The job in the butcher shop lasted through college until team sports events took me away on weekends. Norb’s sons were making appearances at the store and they became the next generation of help for the big Saturday selling day.
So now what. First a great and warm thank you to those Uncles who employed me and taught me how to work and develop hand skills. Phil, Norb, and even Iggy.

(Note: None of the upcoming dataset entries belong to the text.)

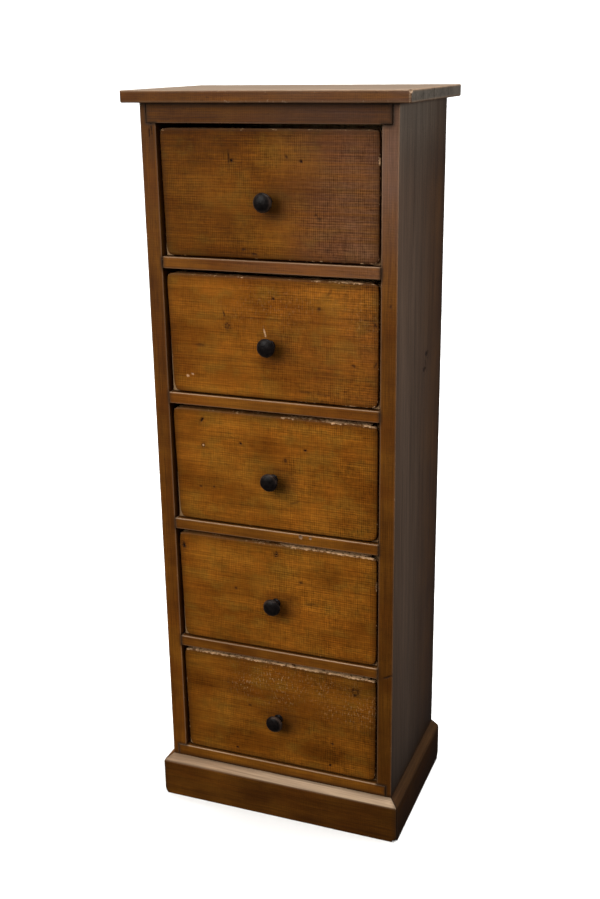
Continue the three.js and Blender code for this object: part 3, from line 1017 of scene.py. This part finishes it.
# Where the rim's widest part is, and how broad the painted highlight ring on it is, in millimetres.
RIM_RADIUS = 13.6
RIM_BREADTH = 1.8
# Half widths and heights above the drawer's face, from the foot over the neck and the rim to the middle.
KNOB_OUTLINE = (
    *((3.5, 0.1), (7.6, 0.1), (7.8, 1.2), (6.6, 3.0), (5.6, 5.6)),
    *((5.4, 9.0), (6.2, 12.2), (10.2, 15.6)),
    *((13.4, 17.0), (14.6, 18.9), (14.2, 20.8), (12.2, 22.7), (7.0, 24.6), (0.0, 25.4)),
)


def smooth_outline(corners, steps):
    """A Catmull-Rom curve through the corners."""
    path = [np.array(corner) for corner in corners]
    path = [path[0]] + path + [path[-1]]
    curve = []
    for before, start, end, after in zip(path, path[1:], path[2:], path[3:]):
        for step in range(steps):
            t = step / steps
            curve.append(
                0.5 * (2 * start + (end - before) * t + (2 * before - 5 * start + 4 * end - after) * t**2
                       + (3 * start - before - 3 * end + after) * t**3)
            )
    return curve + [path[-1]]


def turned_mesh(outline, across, face, up):
    """A closed turning round a level axis through (across, up), standing out from a face towards -Y."""
    mesh = bmesh.new()
    rings = []
    for radius, height in outline[:-1]:
        ring = []
        for side in range(KNOB_SIDES):
            angle = 2 * math.pi * side / KNOB_SIDES
            place = (across + radius * math.cos(angle), face - height, up + radius * math.sin(angle))
            ring.append(mesh.verts.new(place))
        rings.append(ring)
    tip = mesh.verts.new((across, face - outline[-1][1], up))
    join_rings(mesh, rings)
    for side in range(KNOB_SIDES):
        mesh.faces.new((rings[-1][side], rings[-1][(side + 1) % KNOB_SIDES], tip))
    mesh.faces.new(rings[0])
    bmesh.ops.recalc_face_normals(mesh, faces=mesh.faces)
    return mesh


def make_knob(number, material):
    """A turned mushroom knob, a little out of true, with a patchy painted highlight on its rim."""
    node = f"drawer_{number}_knob"
    low, high = box_mm(node)
    face = box_mm(f"drawer_{number}_front")[0][1]
    middle = (low + high) / 2
    mesh = turned_mesh(smooth_outline(KNOB_OUTLINE, KNOB_STEPS), middle[0], face, middle[2])
    points = points_of(mesh)
    normals = normals_of(mesh)
    radius = np.hypot(points[:, 0] - middle[0], points[:, 2] - middle[2])
    rim = np.exp(-((radius - RIM_RADIUS) / RIM_BREADTH) ** 2)
    sink = 0.10 + 0.10 * ripple(points, 7, 2, number * 3.1)
    move_points(mesh, points - normals * np.clip(sink, 0, 0.3)[:, None])
    finish_piece(mesh, node + "_turned", node, material, {"rim": rim})


def dress_screws(material):
    """Gives the CAD screws their material, because their shape is right already."""
    for number in DRAWERS:
        data = frame["nodes"][f"drawer_{number}_knob_screw"].data
        data.materials.clear()
        data.materials.append(material)


# ---- Stage, lights and camera ----

# The camera's place in metres, and its lens and sensor in millimetres.
CAMERA_PLACE = (0.6707, -1.7288, 1.2451)
CAMERA_LENS = 47.27
CAMERA_SENSOR = 36.0
# Its yaw, pitch and roll in degrees, and the quarter turn up from looking straight down.
CAMERA_TURNS = ((21.18, "Z"), (-18.47, "X"), (0.80, "Y"), (90, "X"))
# The flat floor's radius, the bend's radius and the wall's height, in metres.
SWEEP_FLAT = 3.6
SWEEP_BEND = 1.5
SWEEP_HEIGHT = 6.0
SWEEP_SIDES = 96
BEND_STEPS = 13
PAPER_DARK = (0.86, 0.86, 0.86)
PAPER_LIGHT = (0.90, 0.90, 0.89)
# The room's light from the horizon down, and from where it is at its brightest overhead.
ROOM_LOW = (0.10, 0.10, 0.10)
ROOM_HIGH = (0.55, 0.55, 0.55)
ROOM_HIGH_FROM = 0.9


def make_camera():
    """The standpoint: right of the chest and level with its top, looking down at its middle."""
    camera = add_object("camera", bpy.data.cameras.new("camera"))
    camera.data.lens = CAMERA_LENS
    camera.data.sensor_width = CAMERA_SENSOR
    place = Matrix.Translation(CAMERA_PLACE)
    for degrees, axis in CAMERA_TURNS:
        place = place @ Matrix.Rotation(math.radians(degrees), 4, axis)
    camera.matrix_world = place
    bpy.context.scene.camera = camera


def sweep_mesh():
    """A round floor that curves up into a wall on every side."""
    turns = np.linspace(0, math.pi / 2, BEND_STEPS)
    bend = [(SWEEP_FLAT + math.sin(turn) * SWEEP_BEND, (1 - math.cos(turn)) * SWEEP_BEND) for turn in turns]
    outline = [(SWEEP_FLAT / 2, 0.0), *bend, (SWEEP_FLAT + SWEEP_BEND, SWEEP_HEIGHT)]
    around = np.linspace(0, 2 * math.pi, SWEEP_SIDES, endpoint=False)
    mesh = bmesh.new()
    rings = [
        [mesh.verts.new((radius * math.cos(turn), radius * math.sin(turn), height)) for turn in around]
        for radius, height in outline
    ]
    mesh.faces.new(rings[0])
    join_rings(mesh, rings[::-1])
    return smooth_mesh(mesh, "paper_sweep")


def white_paper(name):
    """Matt white paper, faintly clouded."""
    shader = Shader(name, specular=0.0)
    clouds = shader.noise((3, 3, 3), detail=3)
    return shader.done(shader.blend(clouds, PAPER_DARK, PAPER_LIGHT), 1.0)


def make_sweep():
    """A pale paper sweep far round the chest.

    It is lit and shadowed, but lights and shades nothing itself, because the chest stands in a darker room.
    """
    data = sweep_mesh()
    data.materials.append(white_paper("white_paper"))
    sweep = add_object("paper_sweep", data)
    sweep.visible_diffuse = False
    sweep.visible_glossy = False
    sweep.visible_shadow = False


def make_light(name, place, target, size, power, colour):
    """A soft rectangular light that faces its target, with its size in metres and its power in watts."""
    light = add_object(name, bpy.data.lights.new(name, "AREA"))
    light.data.shape = "RECTANGLE"
    light.data.size, light.data.size_y = size
    light.data.energy = power
    light.data.color = colour
    light.location = place
    light.rotation_euler = (Vector(target) - Vector(place)).to_track_quat("-Z", "Y").to_euler()


def make_room():
    """A grey room, dim below the horizon and brighter overhead."""
    world = bpy.data.worlds.new("room")
    world.use_nodes = True
    nodes, links = world.node_tree.nodes, world.node_tree.links
    direction = nodes.new("ShaderNodeTexCoord").outputs["Generated"]
    split = nodes.new("ShaderNodeSeparateXYZ")
    rise = nodes.new("ShaderNodeValToRGB")
    links.new(direction, split.inputs[0])
    links.new(split.outputs["Z"], rise.inputs[0])
    low_stop, high_stop = rise.color_ramp.elements
    low_stop.position = 0.0
    low_stop.color = (*ROOM_LOW, 1)
    high_stop.position = ROOM_HIGH_FROM
    high_stop.color = (*ROOM_HIGH, 1)
    links.new(rise.outputs[0], nodes["Background"].inputs["Color"])
    nodes["Background"].inputs["Strength"].default_value = 1.0
    bpy.context.scene.world = world
    bpy.context.scene.view_settings.view_transform = "Standard"


def make_lights():
    """Three soft lights round the chest, and one that whitens the wall behind it."""
    make_light("front_softbox", (-1.2, -2.6, 2.0), (0, 0, 0.65), (1.8, 1.8), 75, (1.0, 0.98, 0.95))
    make_light("overhead_softbox", (0.3, -0.3, 2.9), (0.05, 0, 0.9), (1.6, 1.6), 60, (1.0, 0.99, 0.97))
    make_light("side_softbox", (2.2, 0.25, 0.9), (0.2, 0, 0.75), (1.0, 1.4), 22, (1.0, 1.0, 1.0))
    make_light("wall_light", (-0.5, 1.6, 5.0), (-0.8, 4.8, 0.8), (8.0, 2.0), 620, (1.0, 1.0, 1.0))


# ---- The scene ----

make_camera()
looks = make_looks()
for node in sorted(frame["nodes"]):
    if kind_of(node) in looks:
        make_board(node, looks[kind_of(node)])
iron = black_metal("black_metal")
for number in DRAWERS:
    make_knob(number, iron)
dress_screws(zinc_steel("zinc_steel"))
make_sweep()
make_room()
make_lights()
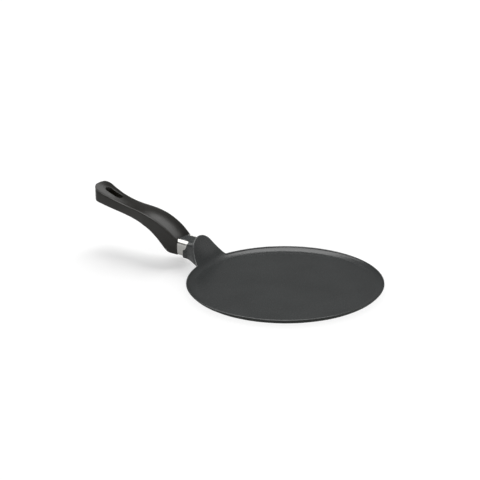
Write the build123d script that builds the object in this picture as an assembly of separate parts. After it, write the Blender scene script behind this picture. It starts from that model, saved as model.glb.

The other things that I did in the culinary field were in the adult years, so I won’t go into the particulars much since this is about my experience as a youth. Let’s just allude to having been in on the first wave of fusion cuisine. Arguably, maybe even one of the first to experiment in that area. Co-owner of the acclaimed Polish Pavilion, caterer to the stars—of Brooklyn anyway. Then on-site party manager and head waiter for a prominent New York City caterer. Bar manager of the infamous Club Taboo, an afterhours illegal party scene somewhere on the high floor loft space of a mid-town Manhattan warehouse. Training in very high quality and strict vegetarian cooking while on staff at an ashram; and later supervising the meal preparation there and training and overseeing a volunteer staff. And, cook at Whole Wheat and Wild Berries health food restaurant in the Village.
So now I am in service to the top Cooky Cat. He runs a tight ship in his kitchen, and I run a tight grip on the editorial of his eponymous blog.
Thank you, my friend Cooky Cat, for giving me this space to show some of my stuff. There’s a nice kitty.